Lamentablemente el asunto da para poca broma. A la escasez de tiempo y ganas para leer las etiquetas de lo que compramos se añade un precio asequible para el común de los precarios. Una mezcla explosiva envuelta en una lata con diseño de Too fast too furious.

Centilitros para soportar el peso de la vida, la fatiga pandémica y lo que se nos ponga por delante. Normalizar la porquería en nuestras venas y en las ajenas. Tanto, que el 16% de los niños de 3 a 10 años también las toman y el 16% de los adolescentes y jóvenes que las beben las mezclan con alcohol.

¿Consecuencias? Bah, fruslerías. Para empezar, reducción de las horas de sueño e incluso insomnio. Ayer los responsables del informe dejaron claro que pasarse de dosis puede derivar en problemas cardiovasculares, como taquicardias y arritmias, hematológicos, neurológicos y de comportamiento, como sobreexcitación y cuadros de ansiedad o depresivos.

Se me mezcla la presentación de este informe, a la que se pocos hicieron caso, con las advertencias que hacía este fin de semana el gerente del Hospital Sant Joan de Déu de Barcelona. En las últimas semanas están atendiendo una media de cuatro intentos de suicidio entre niños y jóvenes al día, mientras que antes de la pandemia estos cuatro casos se daban a la semana.

No digo que una cosa lleve inevitablemente a la otra.
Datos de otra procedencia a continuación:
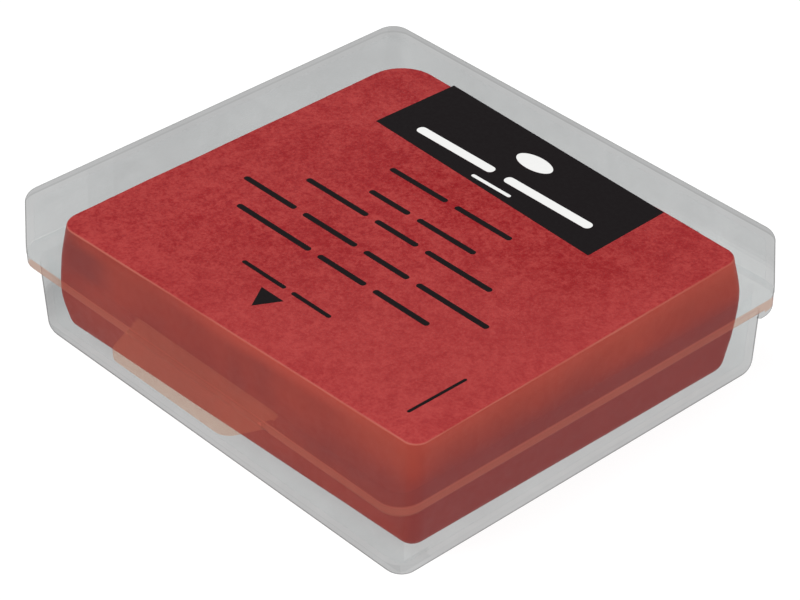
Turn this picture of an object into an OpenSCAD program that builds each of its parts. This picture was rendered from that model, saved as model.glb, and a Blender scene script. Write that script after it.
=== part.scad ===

Sólo que tenemos ahí un contexto con pinta de polvorín. Una población joven a la que sólo hemos hecho caso para demonizarles y castigarles por su comportamiento en pandemia. Niños a los que atiborramos de porquería a precio de saldo de manera inconsciente (espero) y adolescentes que languidecen ante el futuro que les espera.

Aquella historia de urgencias, por cierto, fue breve y leve. El diagnóstico de aquellas piernas estaba claro: urticaria provocada por algo, no se sabe qué. Una pomada y a casa. A ella me la imagino ahora con otro color de uñas. A él, me temo, enfrentándose al martes y a los exámenes de esta época con otra de aquellas latas. Es lo que tiene normalizar el chute.